## Goal
Would you copy out the whole listing exactly as given?

## Material supplied
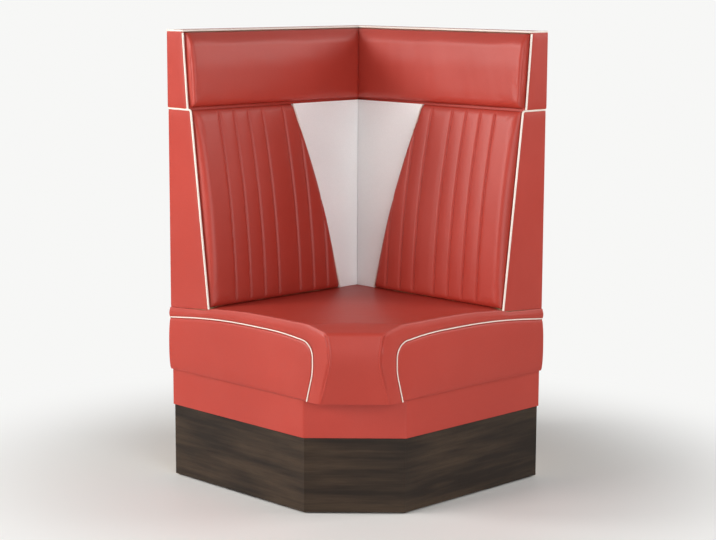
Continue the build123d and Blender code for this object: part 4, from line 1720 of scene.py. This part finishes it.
@dataclass
class EndCover:
    """The vinyl drawn over a wing's end and rolled at its front. Sizes are in millimetres."""

    name: str
    replaced: str
    outer: float
    low: float
    high: float
    foot_depth: float
    top_depth: float
    foot_rise: float
    has_top: bool
    skin: float = 1.5
    strip: float = 7.0
    strip_back: float = 5.4
    roll: float = 4.5
    swell: float = 1.3
    top_stand: float = 2.6
    edge_width: float = 26.0
    rows: int = 110
    columns: int = 56
    top_rows: int = 18
    top_columns: int = 90
    creases: tuple = ((0.4, 130.0, 61), (0.12, 34.0, 62))

    def front(self, height: Numbers) -> Numbers:
        """Distance from the wall to the cover's front at a height."""
        return np.interp(height, [self.low, self.high], [self.foot_depth, self.top_depth])

    def loop(self, height: float) -> np.ndarray:
        """The cover's closed section at a height.

        Args:
            height: The height.

        Returns:
            Pairs of x and distance from the wall.
        """
        front = float(self.front(height))
        inner, edge = self.outer - self.strip, self.outer - self.skin
        corners = [(self.outer, 0.0), (self.outer, front), (inner, front)]
        shares = np.linspace(0, 1, self.columns) ** 0.8
        face = resampled(rounded_line(corners, (self.roll,), 1.5), shares)
        behind = front - self.strip_back
        return np.concatenate([face, [(inner, behind), (edge, behind), (edge, 0.0)]])

    def end(self, shell: Shell) -> None:
        """Adds the cover's end, with its soft pull and its rolled front.

        Args:
            shell: The shell that takes it.
        """
        rows = []
        for share in eased(self.rows):
            across, depth = self.loop(self.low + (self.high - self.low) * float(share)).T
            start = self.low + self.foot_rise * depth / self.foot_depth
            rows.append(wing_points(across, depth, start + (self.high - start) * share))
        sheet = np.array(rows)
        depth, level = -sheet[..., 1], sheet[..., 2]
        sides = np.minimum(depth + 8.0, self.front(level) - depth)
        edge = np.minimum(sides, np.minimum(level - self.low + 2.0, self.high - level))
        share = 1 - clipped(1 - edge / self.edge_width) ** 2
        outside = (sheet[..., 0] > self.outer - 0.01) * share
        sheet[..., 0] += outside * (self.swell + creased(sheet, self.creases))
        shell.sheet(sheet, closed=True)
        shell.loop(sheet[0])
        shell.loop(sheet[-1][::-1])

    def top(self, shell: Shell) -> None:
        """Adds the strip of cover on the wing's top, mitred in the corner.

        Args:
            shell: The shell that takes it.
        """
        level, reach = self.high + self.top_stand, self.outer - 1.0
        depth = self.top_depth * eased(self.top_rows)
        along = spans(depth, reach, eased(self.top_columns))
        deep = np.broadcast_to(depth[:, None], along.shape)
        face = wing_points(along, deep, level)
        edge = np.minimum(self.top_depth - deep, reach - along)
        swell = 0.25 * ripple(face, 120.0, 63) * clipped(edge / 15.0)
        face[..., 2] += swell - quarter_drop(edge, 1.0)
        shell.slab(face, wing_points(along, deep, level - self.skin))

    def make(self, materials: dict) -> None:
        """Builds and dresses the cover of both wings.

        Args:
            materials: The material of each slot.
        """
        for side in Side:
            shell = Shell()
            self.end(shell)
            if self.has_top:
                self.top(shell)
            cover = shell.build(f"{self.name}_{side.value}", side, 60.0)
            dress(cover, Slot.RED_VINYL, materials, f"{self.replaced}_{side.value}")


BACK_END = EndCover("back_end", "back_cover", 709.5, 470.4, 1005.0, 155.3, 88.2, 12.0, False)
HEAD_END = EndCover("head_end", "head_cover", 712.0, 1010.9, 1213.4, 78.5, 60.9, 0.0, True)


# The whole unit


def dress_structure(materials: dict) -> None:
    """Finishes the parts that keep their own shapes, by their slots in the record.

    Args:
        materials: The material of each slot.
    """
    for row in frame["record"]["subparts"]:
        looks = frame["nodes"][row["node"]].data.materials
        looks.clear()
        looks.append(materials[Slot(row["material_slot"])])
    log.info("structure dressed")


def main() -> None:
    """Builds the unit in its order and reports each piece."""
    Studio().set_up()
    book = {name: effect() for name, effect in EFFECTS.items()}
    materials = {slot: finish.make(slot.value, book) for slot, finish in FINISHES.items()}
    dress_structure(materials)
    RailWrap().make(materials)
    SeatCushion().make(materials)
    LowerBack().make(materials)
    BACK_END.make(materials)
    Head().make(materials)
    HEAD_END.make(materials)


if __name__ == "__main__":
    main()
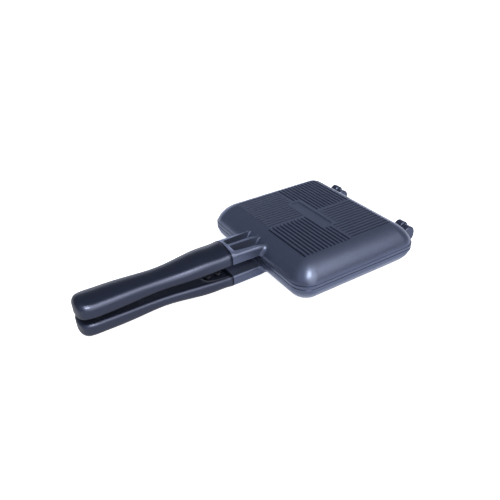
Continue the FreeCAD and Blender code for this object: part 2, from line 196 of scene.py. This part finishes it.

## Correct result
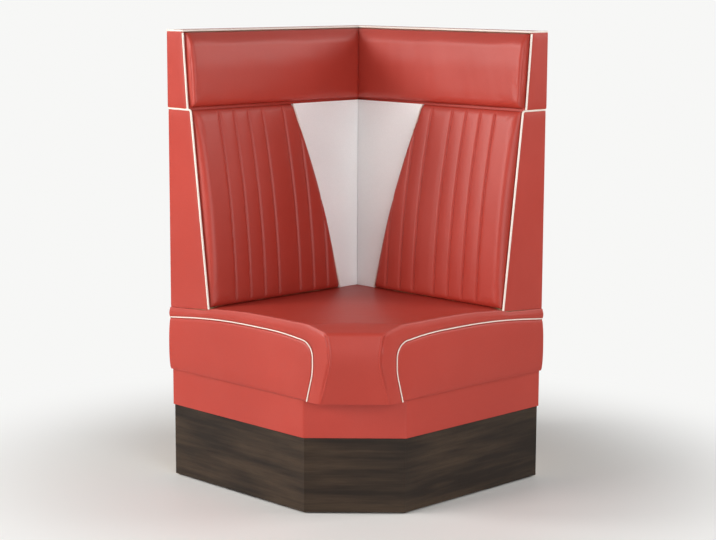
Continue the build123d and Blender code for this object: part 4, from line 1720 of scene.py. This part finishes it.
@dataclass
class EndCover:
    """The vinyl drawn over a wing's end and rolled at its front. Sizes are in millimetres."""

    name: str
    replaced: str
    outer: float
    low: float
    high: float
    foot_depth: float
    top_depth: float
    foot_rise: float
    has_top: bool
    skin: float = 1.5
    strip: float = 7.0
    strip_back: float = 5.4
    roll: float = 4.5
    swell: float = 1.3
    top_stand: float = 2.6
    edge_width: float = 26.0
    rows: int = 110
    columns: int = 56
    top_rows: int = 18
    top_columns: int = 90
    creases: tuple = ((0.4, 130.0, 61), (0.12, 34.0, 62))

    def front(self, height: Numbers) -> Numbers:
        """Distance from the wall to the cover's front at a height."""
        return np.interp(height, [self.low, self.high], [self.foot_depth, self.top_depth])

    def loop(self, height: float) -> np.ndarray:
        """The cover's closed section at a height.

        Args:
            height: The height.

        Returns:
            Pairs of x and distance from the wall.
        """
        front = float(self.front(height))
        inner, edge = self.outer - self.strip, self.outer - self.skin
        corners = [(self.outer, 0.0), (self.outer, front), (inner, front)]
        shares = np.linspace(0, 1, self.columns) ** 0.8
        face = resampled(rounded_line(corners, (self.roll,), 1.5), shares)
        behind = front - self.strip_back
        return np.concatenate([face, [(inner, behind), (edge, behind), (edge, 0.0)]])

    def end(self, shell: Shell) -> None:
        """Adds the cover's end, with its soft pull and its rolled front.

        Args:
            shell: The shell that takes it.
        """
        rows = []
        for share in eased(self.rows):
            across, depth = self.loop(self.low + (self.high - self.low) * float(share)).T
            start = self.low + self.foot_rise * depth / self.foot_depth
            rows.append(wing_points(across, depth, start + (self.high - start) * share))
        sheet = np.array(rows)
        depth, level = -sheet[..., 1], sheet[..., 2]
        sides = np.minimum(depth + 8.0, self.front(level) - depth)
        edge = np.minimum(sides, np.minimum(level - self.low + 2.0, self.high - level))
        share = 1 - clipped(1 - edge / self.edge_width) ** 2
        outside = (sheet[..., 0] > self.outer - 0.01) * share
        sheet[..., 0] += outside * (self.swell + creased(sheet, self.creases))
        shell.sheet(sheet, closed=True)
        shell.loop(sheet[0])
        shell.loop(sheet[-1][::-1])

    def top(self, shell: Shell) -> None:
        """Adds the strip of cover on the wing's top, mitred in the corner.

        Args:
            shell: The shell that takes it.
        """
        level, reach = self.high + self.top_stand, self.outer - 1.0
        depth = self.top_depth * eased(self.top_rows)
        along = spans(depth, reach, eased(self.top_columns))
        deep = np.broadcast_to(depth[:, None], along.shape)
        face = wing_points(along, deep, level)
        edge = np.minimum(self.top_depth - deep, reach - along)
        swell = 0.25 * ripple(face, 120.0, 63) * clipped(edge / 15.0)
        face[..., 2] += swell - quarter_drop(edge, 1.0)
        shell.slab(face, wing_points(along, deep, level - self.skin))

    def make(self, materials: dict) -> None:
        """Builds and dresses the cover of both wings.

        Args:
            materials: The material of each slot.
        """
        for side in Side:
            shell = Shell()
            self.end(shell)
            if self.has_top:
                self.top(shell)
            cover = shell.build(f"{self.name}_{side.value}", side, 60.0)
            dress(cover, Slot.RED_VINYL, materials, f"{self.replaced}_{side.value}")


BACK_END = EndCover("back_end", "back_cover", 709.5, 470.4, 1005.0, 155.3, 88.2, 12.0, False)
HEAD_END = EndCover("head_end", "head_cover", 712.0, 1010.9, 1213.4, 78.5, 60.9, 0.0, True)


# The whole unit


def dress_structure(materials: dict) -> None:
    """Finishes the parts that keep their own shapes, by their slots in the record.

    Args:
        materials: The material of each slot.
    """
    for row in frame["record"]["subparts"]:
        looks = frame["nodes"][row["node"]].data.materials
        looks.clear()
        looks.append(materials[Slot(row["material_slot"])])
    log.info("structure dressed")


def main() -> None:
    """Builds the unit in its order and reports each piece."""
    Studio().set_up()
    book = {name: effect() for name, effect in EFFECTS.items()}
    materials = {slot: finish.make(slot.value, book) for slot, finish in FINISHES.items()}
    dress_structure(materials)
    RailWrap().make(materials)
    SeatCushion().make(materials)
    LowerBack().make(materials)
    BACK_END.make(materials)
    Head().make(materials)
    HEAD_END.make(materials)


if __name__ == "__main__":
    main()
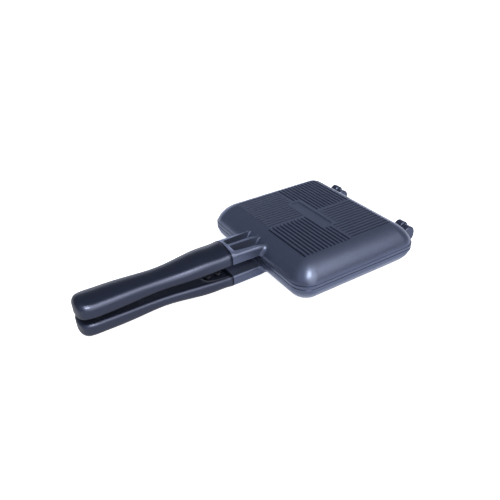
Continue the FreeCAD and Blender code for this object: part 2, from line 196 of scene.py. This part finishes it.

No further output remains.